▸ **Written request**: Print the first line of the material below and each line after it, exactly as written, ending with the line that contains "const boreGap = 0.25;".

begin

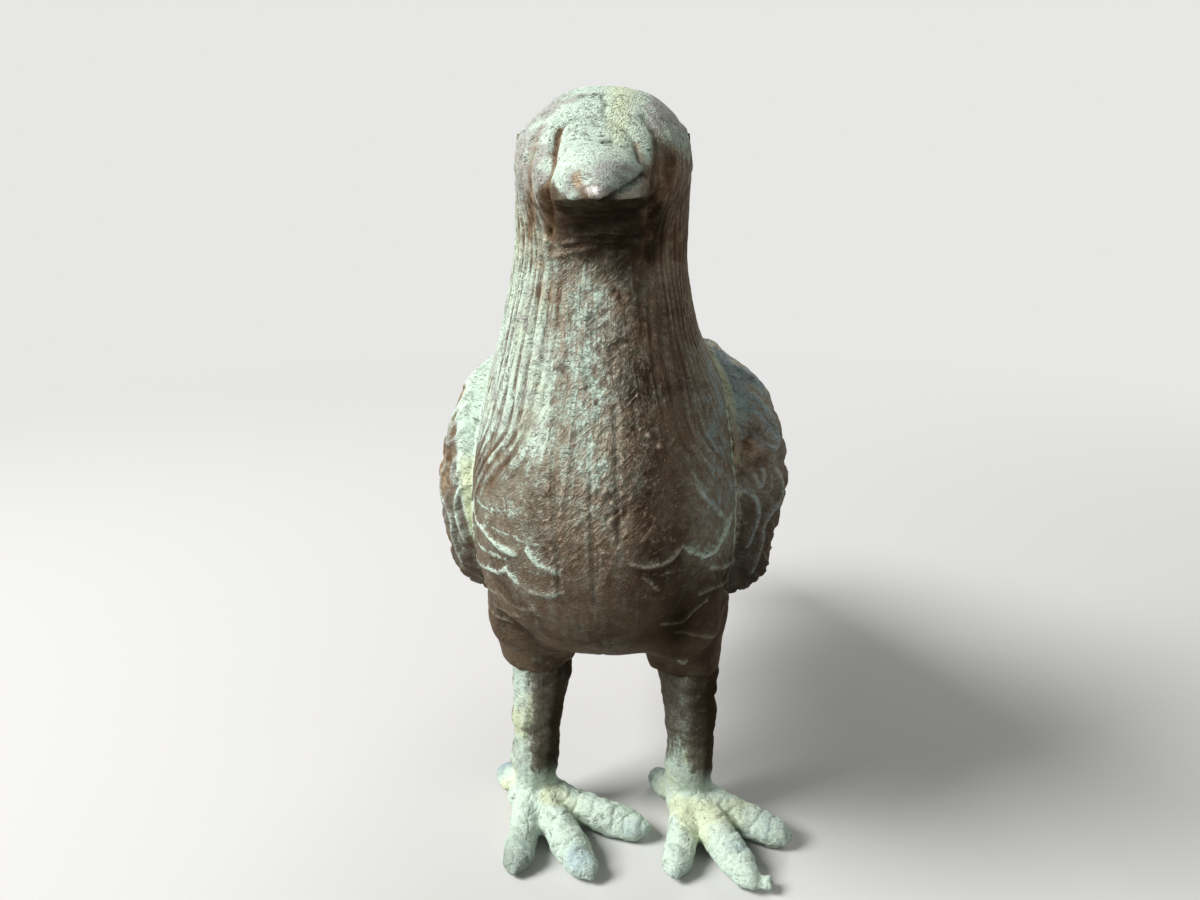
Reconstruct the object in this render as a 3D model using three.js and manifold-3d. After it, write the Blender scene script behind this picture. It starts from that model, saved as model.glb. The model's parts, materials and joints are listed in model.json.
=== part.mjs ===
// Cast bronze pigeon figurine, standing on its own two legs, in millimetres.
// The hollow body is cast as two half shells that meet along the middle of the bird.
// Both wings, the tail and both legs are castings of their own. Each leg stands in a
// socket in its thigh and is held there by a cross pin, and each eye is a domed bead.
// Here +Z is up, the bird faces -Y, and the bird's own left side is +X. Heights of the body,
// wings and tail are counted from the rims of the thigh cuffs, and those of a leg from the ground.
import * as THREE from "three";
import { mergeVertices } from "three/addons/utils/BufferGeometryUtils.js";
import Module from "manifold-3d";

const wasm = await Module();
wasm.setup();

// Main sizes
const legLength = 51;
const shoulderHeight = 91.5;
const crownHeight = 149;
const trunkHalfWidth = 33.5;
const neckHalfWidth = 20.6;
const headHalfWidth = 19.4;
const breastFront = -44;
const billTip = -59.3;
const rumpEnd = 97;
const rumpHeight = 37.6;
const tailLength = 38;

// Fits and walls
const wall = 3;
const seatGap = 0.3;
const boreGap = 0.25;

// How finely the skins are faceted
const bodyRings = 38;
const bodySides = 28;
const coreRings = 18;
const coreSides = 14;
const thighRings = 9;
const thighSides = 24;
const shankRings = 9;
const toeRings = 11;
const limbSides = 10;
const roundSides = 20;
const wingRings = 16;
const wingSides = 10;
const featherSteps = 4;
const tailRings = 9;

// A height on the neck, as a share of the way from the shoulders to the crown
const neckRise = (share) => shoulderHeight + (crownHeight - shoulderHeight) * share;

// The body skin from the rump, along the back and up the neck, over the crown to the bill.
// Each station is one cross-section: its point on the back line and on the front line as
// [y, z], half its width, where between the two it is widest, and how square it is.
const station = (back, front, halfWidth, widest, square) => ({ back, front, halfWidth, widest, square });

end

▸ **Solution to the exercise**:
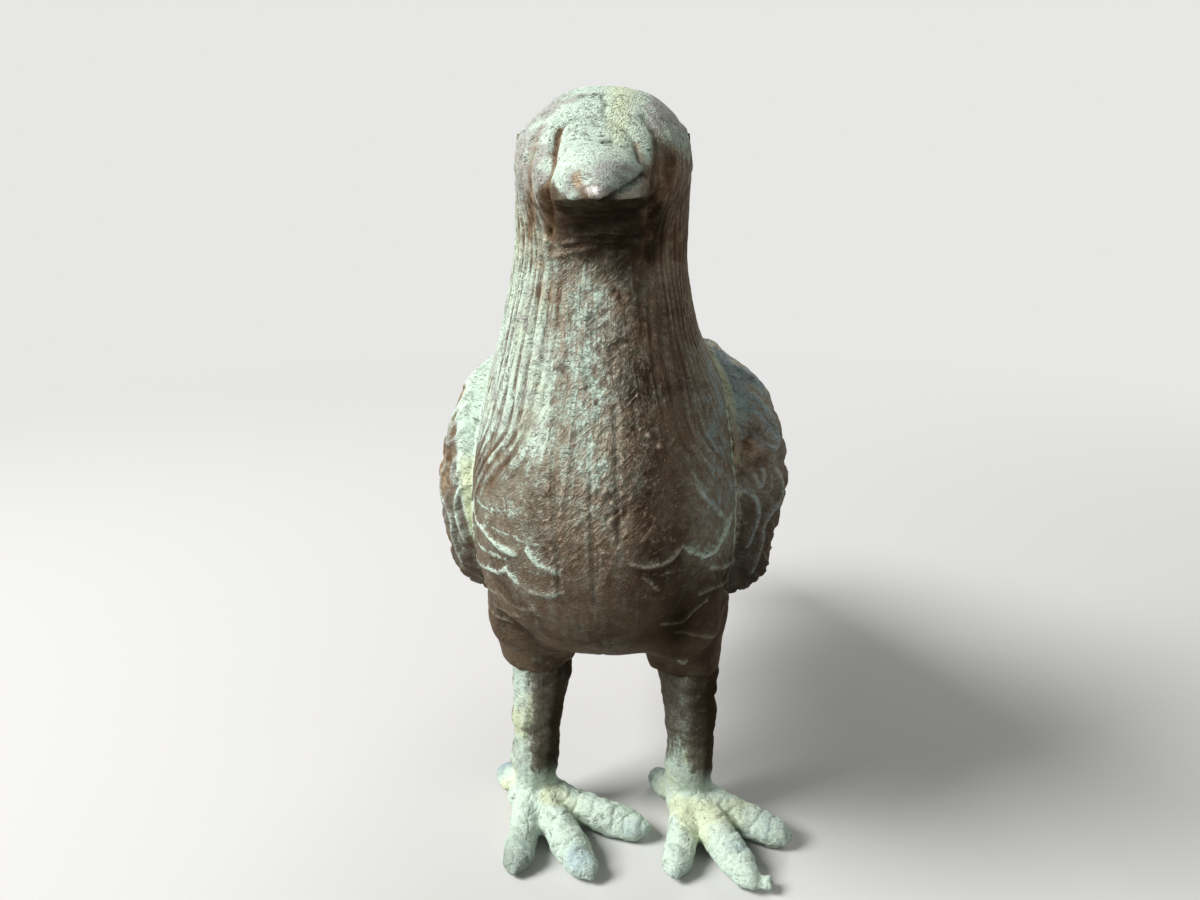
Reconstruct the object in this render as a 3D model using three.js and manifold-3d. After it, write the Blender scene script behind this picture. It starts from that model, saved as model.glb. The model's parts, materials and joints are listed in model.json.
=== part.mjs ===
// Cast bronze pigeon figurine, standing on its own two legs, in millimetres.
// The hollow body is cast as two half shells that meet along the middle of the bird.
// Both wings, the tail and both legs are castings of their own. Each leg stands in a
// socket in its thigh and is held there by a cross pin, and each eye is a domed bead.
// Here +Z is up, the bird faces -Y, and the bird's own left side is +X. Heights of the body,
// wings and tail are counted from the rims of the thigh cuffs, and those of a leg from the ground.
import * as THREE from "three";
import { mergeVertices } from "three/addons/utils/BufferGeometryUtils.js";
import Module from "manifold-3d";

const wasm = await Module();
wasm.setup();

// Main sizes
const legLength = 51;
const shoulderHeight = 91.5;
const crownHeight = 149;
const trunkHalfWidth = 33.5;
const neckHalfWidth = 20.6;
const headHalfWidth = 19.4;
const breastFront = -44;
const billTip = -59.3;
const rumpEnd = 97;
const rumpHeight = 37.6;
const tailLength = 38;

// Fits and walls
const wall = 3;
const seatGap = 0.3;
const boreGap = 0.25;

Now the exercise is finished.